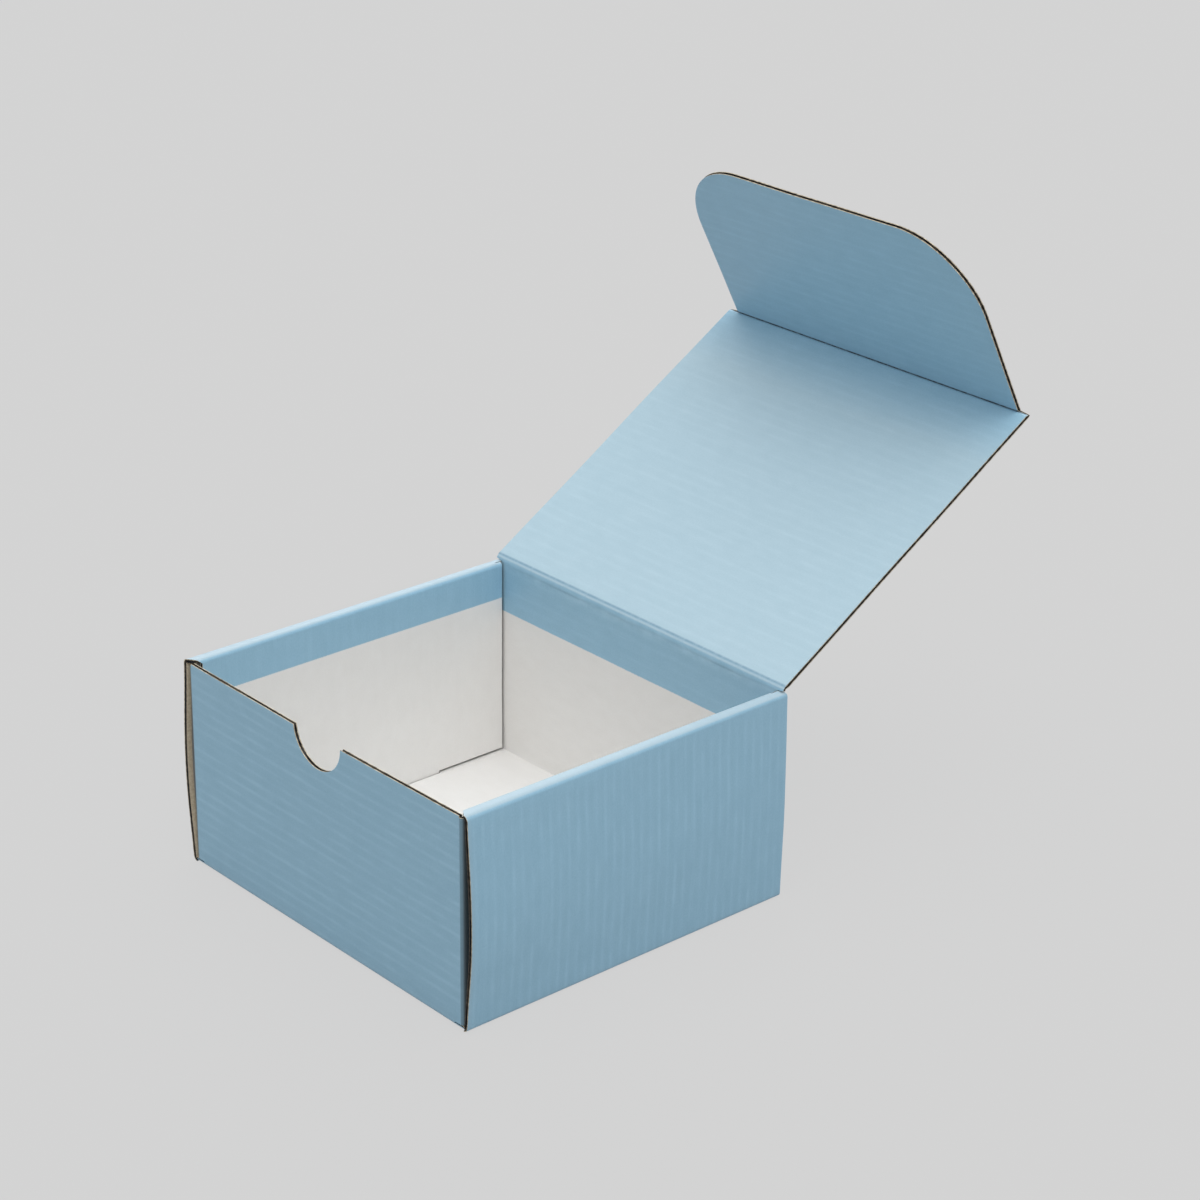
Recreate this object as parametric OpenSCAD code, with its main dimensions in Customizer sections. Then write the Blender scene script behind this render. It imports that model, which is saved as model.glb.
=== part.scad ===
// Small corrugated mailer box with a hinged lid, a tuck flap and a thumb cut in its front panel.
// Origin: centre of the base. X runs along the front, Y from the front to the back, Z up.

/* [Box] */
// Outer width, across the two side walls
box_w = 132; // [100:1:200]
// Outer depth, from the front panel to the back panel
box_d = 120.6; // [90:0.1:180]
// Height of the rolled side walls
side_h = 67.6; // [45:0.1:110]

/* [Board] */
// Thickness of the corrugated board
board_t = 1.3; // [1:0.1:1.8]
// Thickness of the board where a hinge crease crushes it
crease_t = 0.8; // [0.6:0.1:1]
// Width of the crushed band along a hinge crease
crease_w = 5; // [3:0.5:8]

/* [Front panel] */
// How far the front panel's top edge lies below the side walls' top
front_drop = 1; // [0.5:0.1:6]
// Width of the thumb cut at the panel's top edge
thumb_w = 22; // [16:0.5:40]
// Depth of the thumb cut
thumb_depth = 10.3; // [6:0.1:20]

/* [Side walls] */
// Space between the ends of two hidden dust flaps that face each other
dust_space = 24.6; // [5:0.2:60]
// Width of each locking tab
tab_w = 14; // [6:1:24]
// Distance between the middles of the two tabs of a side wall
tab_pitch = 48; // [30:1:70]

/* [Lid] */
// How far each side edge of the lid lies inside the side wall's outer face
lid_inset = 0.65; // [0.3:0.05:3]
// Angle of the lid from closed, as it stands open
lid_open = 148.5; // [90:0.5:180]

/* [Tuck flap] */
// How much shorter the flap is than the side walls are high
flap_short = 2.1; // [1:0.1:12]
// Radius of the flap's two free corners
flap_corner_r = 27; // [5:0.5:30]
// Angle by which the flap is folded down from the lid's plane
flap_fold = 86.2; // [60:0.5:100]

/* [Clearances] */
// Air between two layers of board that lie side by side
layer_gap = 0.15; // [0.1:0.05:0.3]
// Air under the closed lid, beside the flap and around a locking tab
fit_gap = 0.3; // [0.2:0.05:0.5]
// Air between a crushed crease and the panel that turns on it
hinge_gap = 0.7; // [0.6:0.05:0.9]
// Slot between the front panel and the inner side walls
flap_slot = 2; // [1.6:0.1:4]

/* [Hidden] */
$fn = 64;

outside_blue = "#7A9CB2";
lid_blue = "#B2D2DF";
flap_blue = "#7597AD";

half_w = box_w / 2;
half_d = box_d / 2;
half_t = board_t / 2;

// A fold's outer radius leaves the next layer its gap
fold_r = board_t + layer_gap;
// Three layers of board and two gaps make one rolled side wall
roll_w = 3 * board_t + 2 * layer_gap;
inner_half_w = half_w - roll_w;
inner_front_y = -half_d + board_t + flap_slot;
inner_back_y = half_d - fold_r - layer_gap;
inner_wall_l = inner_back_y - inner_front_y;

// The front and back panels stand between the outer side walls
panel_half_w = half_w - fold_r;
front_h = side_h - front_drop;

// The dust flaps lie under the rolls' tops and over the folds at the side walls' feet
dust_l = (box_d - dust_space) / 2;
dust_h = side_h - board_t - 2 * layer_gap;
dust_foot_z = fold_r + layer_gap;

// The thumb cut is the arc through its two top corners and its lowest point
thumb_r = (pow(thumb_w / 2, 2) + pow(thumb_depth, 2)) / (2 * thumb_depth);
thumb_z = front_h - thumb_depth + thumb_r;

// The closed lid lies just above the side walls, so the hinge is half a board higher still
hinge_y = half_d - half_t;
hinge_z = side_h + fit_gap + half_t;
lid_w = box_w - 2 * lid_inset;
lid_l = box_d - 2 * board_t - fit_gap;
lid_rise = 180 - lid_open;
flap_w = 2 * (inner_half_w - fit_gap);
flap_l = side_h - flap_short;
crease_end_r = crease_t / 2;
crease_seat_r = crease_end_r + hinge_gap;
crease_half_w = crease_w / 2;

tab_end_z = 0.3;
cut_over = 1;

// Draws a front view (X, Z) and extrudes it from y0 to y1
module along_y(y0, y1) {
    translate([0, y1, 0])
        rotate([90, 0, 0])
            linear_extrude(y1 - y0)
                children();
}

// Draws a side view (Y, Z) and extrudes it from x0 to x1
module along_x(x0, x1) {
    translate([x0, 0, 0])
        rotate([90, 0, 90])
            linear_extrude(x1 - x0)
                children();
}

// Section of what a fold's outer radius takes off a square corner at the origin, between +X and +Y
module fold_cutter_view() {
    difference() {
        translate([-cut_over, -cut_over])
            square(fold_r + cut_over);
        translate([fold_r, fold_r])
            circle(fold_r);
    }
}

// Plan of the roll's top: cut back at the front for the flap and at the back for the back panel
module roll_plan() {
    polygon([
        [half_w, -half_d],
        [half_w, half_d],
        [half_w - board_t, half_d],
        [half_w - board_t, inner_back_y],
        [inner_half_w, inner_back_y],
        [inner_half_w, inner_front_y],
        [half_w - board_t, -half_d],
    ]);
}

// Corner cut off an outer wall's back end, so that it stays clear of the lid laid right back
module lid_relief() {
    translate([0, half_d, side_h])
        rotate([45, 0, 0])
            cube([2 * box_w, fold_r, fold_r], center = true);
}

// The outer side wall with the full thickness of the folds at its foot and its top
module outer_wall() {
    difference() {
        union() {
            translate([half_w - board_t, -half_d, 0])
                cube([board_t, box_d, side_h]);
            for (z = [0, side_h - fold_r])
                translate([half_w - fold_r, -half_d, z])
                    cube([fold_r, box_d, fold_r]);
        }
        lid_relief();
    }
}

// The flat top and the fold that leads down from it to the inner wall
module roll_top() {
    translate([0, 0, side_h - board_t])
        linear_extrude(board_t)
            roll_plan();
    intersection() {
        translate([inner_half_w, -half_d, side_h - fold_r])
            cube([fold_r, box_d, fold_r]);
        linear_extrude(side_h + cut_over)
            roll_plan();
    }
}

// One locking tab, or with room > 0 the slot that takes it
module tab(room) {
    translate([inner_half_w - room, -tab_w / 2 - room, 0])
        cube([board_t + 2 * room, tab_w + 2 * room, fold_r + cut_over]);
}

module at_tabs() {
    middle_y = (inner_front_y + inner_back_y) / 2;
    for (side = [-1, 1])
        translate([0, middle_y + side * tab_pitch / 2, 0])
            children();
}

module inner_wall() {
    translate([inner_half_w, inner_front_y, fold_r])
        cube([board_t, inner_wall_l, side_h - fold_r]);
    at_tabs()
        translate([0, 0, tab_end_z])
            tab(0);
}

module side_wall() {
    outer_wall();
    roll_top();
    inner_wall();
}

// Rounds the folds of one side: at the foot, at the roll's outer edge and at its inner edge
module side_cutters() {
    along_y(-half_d - cut_over, half_d + cut_over) {
        translate([half_w, 0])
            mirror([1, 0])
                fold_cutter_view();
        translate([half_w, side_h])
            rotate(180)
                fold_cutter_view();
    }
    along_y(-half_d + fold_r, half_d - fold_r)
        translate([inner_half_w, side_h])
            mirror([0, 1])
                fold_cutter_view();
}

module floor_panel() {
    difference() {
        translate([-half_w + half_t, -half_d, 0])
            cube([box_w - board_t, box_d, board_t]);
        for (side = [0, 1])
            mirror([side, 0, 0])
                at_tabs()
                    translate([0, 0, -cut_over])
                        tab(fit_gap);
    }
}

// Front panel up to fold_h, with the folds at its foot and its sides and the two dust flaps
module flapped_panel(fold_h) {
    difference() {
        union() {
            translate([-panel_half_w, -half_d, half_t])
                cube([2 * panel_half_w, board_t, fold_h - half_t]);
            for (side = [0, 1])
                mirror([side, 0, 0]) {
                    translate([panel_half_w - fold_r, -half_d, half_t])
                        cube([fold_r, fold_r, fold_h - half_t]);
                    translate([panel_half_w - board_t, -half_d + half_t, dust_foot_z])
                        cube([board_t, dust_l - half_t, dust_h - dust_foot_z]);
                }
        }
        for (side = [0, 1])
            mirror([side, 0, 0])
                linear_extrude(side_h)
                    translate([panel_half_w, -half_d])
                        mirror([1, 0])
                            fold_cutter_view();
    }
    translate([-half_w + half_t, -half_d, 0])
        cube([box_w - board_t, fold_r, fold_r]);
}

module front_panel() {
    difference() {
        union() {
            flapped_panel(min(front_h, dust_h));
            translate([-panel_half_w + fold_r, -half_d, half_t])
                cube([2 * (panel_half_w - fold_r), board_t, front_h - half_t]);
        }
        translate([0, -half_d + board_t + cut_over, thumb_z])
            rotate([90, 0, 0])
                cylinder(r = thumb_r, h = board_t + 2 * cut_over);
    }
}

// Side view of the back panel: plain board that thins towards the crease with the lid
module back_panel_view() {
    translate([hinge_y, hinge_z])
        circle(crease_end_r);
    polygon([
        [half_d - board_t, half_t],
        [half_d, half_t],
        [half_d, hinge_z - crease_half_w],
        [hinge_y + crease_end_r, hinge_z],
        [hinge_y - crease_end_r, hinge_z],
        [half_d - board_t, hinge_z - crease_half_w],
    ]);
}

module back_panel() {
    mirror([0, 1, 0])
        flapped_panel(dust_h);
    along_x(-panel_half_w + fold_r, panel_half_w - fold_r)
        back_panel_view();
}

// Rounds the folds at the foot of the front and back panels, between the side walls
module foot_cutters() {
    for (side = [0, 1])
        mirror([0, side, 0])
            along_x(-panel_half_w, panel_half_w)
                translate([-half_d, 0])
                    fold_cutter_view();
}

module tray() {
    color(outside_blue)
        difference() {
            union() {
                floor_panel();
                front_panel();
                back_panel();
                for (side = [0, 1])
                    mirror([side, 0, 0])
                        side_wall();
            }
            for (side = [0, 1])
                mirror([side, 0, 0])
                    side_cutters();
            foot_cutters();
        }
}

// Side view of a panel that starts at a crease at the origin and runs along +Y
module hinged_panel_view(length) {
    difference() {
        polygon([
            [0, -crease_end_r],
            [crease_half_w, -half_t],
            [length, -half_t],
            [length, half_t],
            [crease_half_w, half_t],
            [0, crease_end_r],
        ]);
        circle(crease_seat_r);
    }
}

// The lid's far end thins towards the crease with the flap
module lid_view() {
    start_l = lid_l - crease_half_w;
    hinged_panel_view(start_l);
    translate([lid_l, 0])
        circle(crease_end_r);
    polygon([
        [start_l, -half_t],
        [lid_l, -crease_end_r],
        [lid_l, crease_end_r],
        [start_l, half_t],
    ]);
}

// Carries its children from the closed-flat frame of the lid to where the lid stands
module at_lid() {
    translate([0, hinge_y, hinge_z])
        rotate([lid_rise, 0, 0])
            children();
}

module lid() {
    color(lid_blue)
        at_lid()
            along_x(-lid_w / 2, lid_w / 2)
                lid_view();
}

// Outline of the flap, its crease on the X axis and its free corners round
module flap_outline() {
    straight_w = flap_w - 2 * flap_corner_r;
    translate([-flap_w / 2, 0])
        square([flap_w, flap_l - flap_corner_r]);
    translate([-straight_w / 2, 0])
        square([straight_w, flap_l]);
    for (side = [-1, 1])
        translate([side * straight_w / 2, flap_l - flap_corner_r])
            circle(flap_corner_r, $fn = 128);
}

module tuck_flap() {
    color(flap_blue)
        at_lid()
            translate([0, lid_l, 0])
                rotate([flap_fold, 0, 0])
                    intersection() {
                        along_x(-flap_w / 2, flap_w / 2)
                            hinged_panel_view(flap_l);
                        translate([0, 0, -half_t])
                            linear_extrude(board_t)
                                flap_outline();
                    }
}

tray();
lid();
tuck_flap();
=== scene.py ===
# %% [markdown]
# The box is one die-cut blank of corrugated board, folded up without glue.
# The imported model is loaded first, as the fixed frame that every board is folded round.
# Its sizes are repeated here in millimetres, because the boards are drawn from them.

# %% Frame and sizes
import bpy, bmesh, math
from mathutils import Vector, Matrix


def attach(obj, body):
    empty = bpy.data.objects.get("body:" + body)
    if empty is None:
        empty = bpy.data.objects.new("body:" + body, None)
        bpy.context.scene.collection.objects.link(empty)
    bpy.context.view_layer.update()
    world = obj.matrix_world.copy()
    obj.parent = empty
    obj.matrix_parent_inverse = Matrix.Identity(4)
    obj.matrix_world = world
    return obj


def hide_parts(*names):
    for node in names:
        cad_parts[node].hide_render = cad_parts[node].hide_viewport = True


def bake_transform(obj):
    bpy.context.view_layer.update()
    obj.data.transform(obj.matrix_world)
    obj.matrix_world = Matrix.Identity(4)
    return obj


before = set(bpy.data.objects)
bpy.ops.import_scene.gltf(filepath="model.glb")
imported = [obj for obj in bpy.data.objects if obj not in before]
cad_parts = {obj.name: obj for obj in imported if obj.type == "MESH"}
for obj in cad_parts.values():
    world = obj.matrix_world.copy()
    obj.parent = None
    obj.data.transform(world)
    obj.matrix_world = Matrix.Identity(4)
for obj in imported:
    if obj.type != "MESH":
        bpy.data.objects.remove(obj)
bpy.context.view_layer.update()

MM = 0.001
BOX_W, BOX_D, SIDE_H = 132.0, 120.6, 67.6
BOARD_T, GAP = 1.3, 0.15
HINGE_LIFT, LID_SHORT, FRONT_DROP = 0.3, 0.3, 1.0
FOLD_R = BOARD_T + GAP
QUARTER = FOLD_R * math.pi / 2
RISE = QUARTER - FOLD_R
HALF_W, HALF_D = BOX_W / 2, BOX_D / 2
PANEL_X, FACE_X = HALF_W - FOLD_R, HALF_W - 2 * FOLD_R
FLOOR_Y = HALF_D - FOLD_R
HINGE_Y, HINGE_Z = HALF_D - BOARD_T / 2, SIDE_H + HINGE_LIFT + BOARD_T / 2

# %% [markdown]
# E-flute board has about 39 flutes across this box's width, so one flute is 3.39 mm.
# All flutes of a blank run one way. Here that is along the box's front, and up the side walls.
# Every point of a board keeps its place on the flat blank in the attribute "blank", in millimetres,
# so that print, flutes and fibres carry on over each fold as they do on real board.
# A second attribute, "coat", holds how far a point is inside the ink, how much painted shade it carries (below zero,
# painted sheen), and how much its flutes show.

# %% Board facts
FLUTE = 3.39
LINER = 0.2
MEDIUM = 0.06
RECESS = 0.8
CELL = 4.0
ALL_INK, NO_INK = 9.0, -9.0


def ripple(u, v, seed=0.0):
    """Slow unevenness of a hand-folded panel, in millimetres."""
    a = math.sin(u * 0.083 + seed) * math.sin(v * 0.061 + 1.3 * seed)
    b = math.sin(u * 0.171 - v * 0.112 + 2.1 * seed)
    return 0.09 * a + 0.04 * b


def smooth(t):
    """0 to 1 with soft ends."""
    t = min(max(t, 0.0), 1.0)
    return t * t * (3 - 2 * t)


def between(a, b, step=CELL):
    """Evenly spaced inner values between a and b, no further apart than step."""
    n = max(1, math.ceil(abs(b - a) / step))
    return [a + (b - a) * i / n for i in range(1, n)]


def arc_lines(start, n=8):
    """Lines across a quarter fold that starts at this distance along a board."""
    return [start + QUARTER * i / n for i in range(n + 1)]


print("flutes across the width", round(BOX_W / FLUTE, 1))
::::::
The request
Reproduce only the lines from the top of the material through the one bearing "back, Z up.", each exactly as it stands.

Solved problem
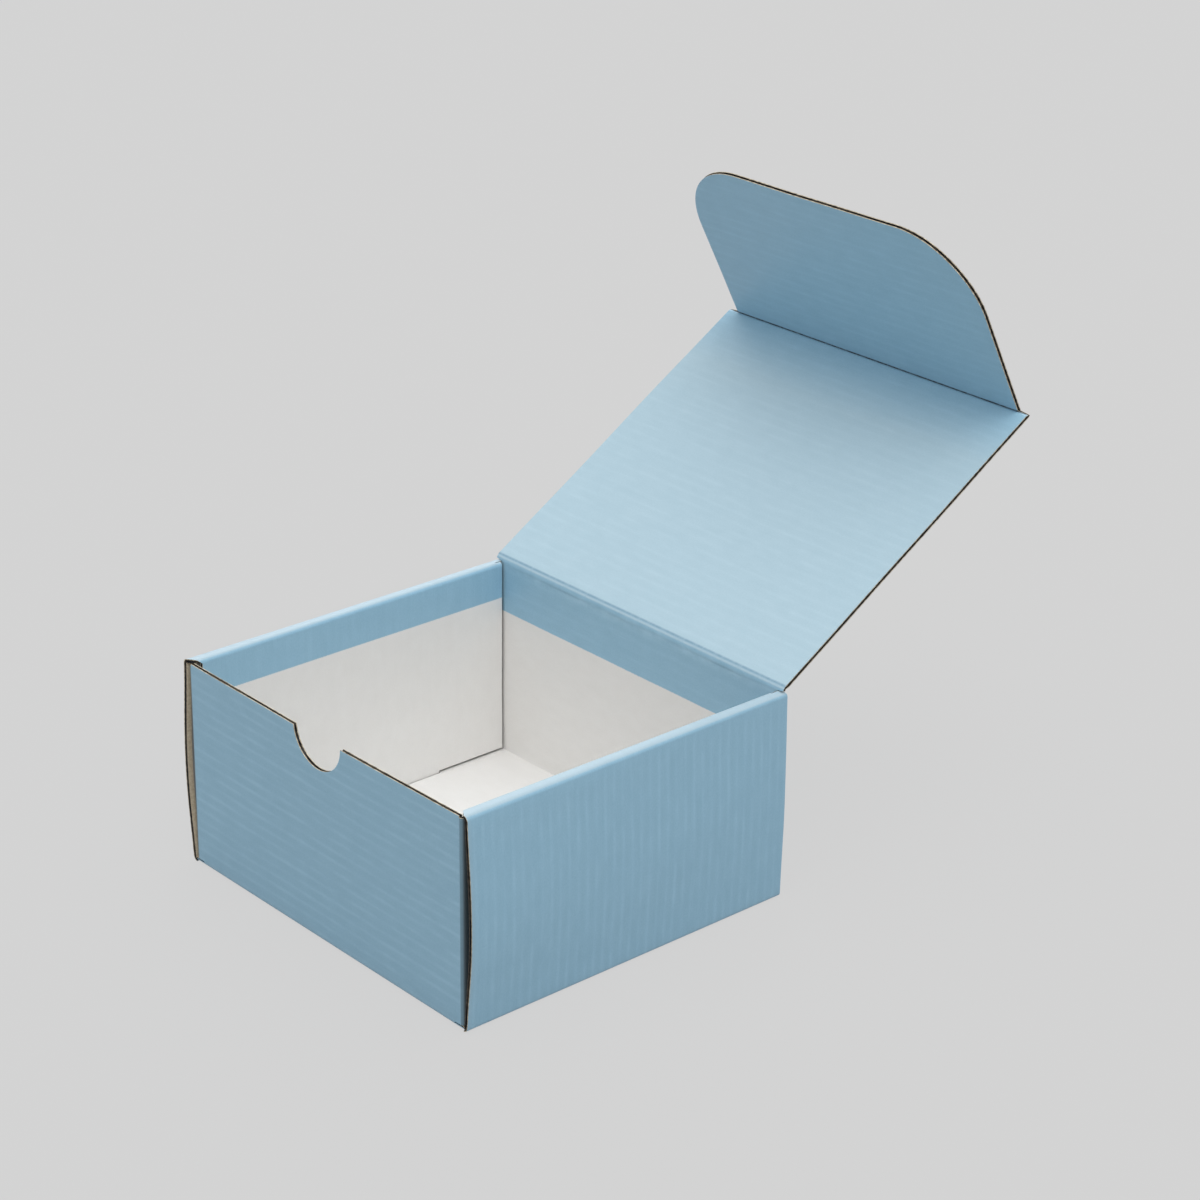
Recreate this object as parametric OpenSCAD code, with its main dimensions in Customizer sections. Then write the Blender scene script behind this render. It imports that model, which is saved as model.glb.
=== part.scad ===
// Small corrugated mailer box with a hinged lid, a tuck flap and a thumb cut in its front panel.
// Origin: centre of the base. X runs along the front, Y from the front to the back, Z up.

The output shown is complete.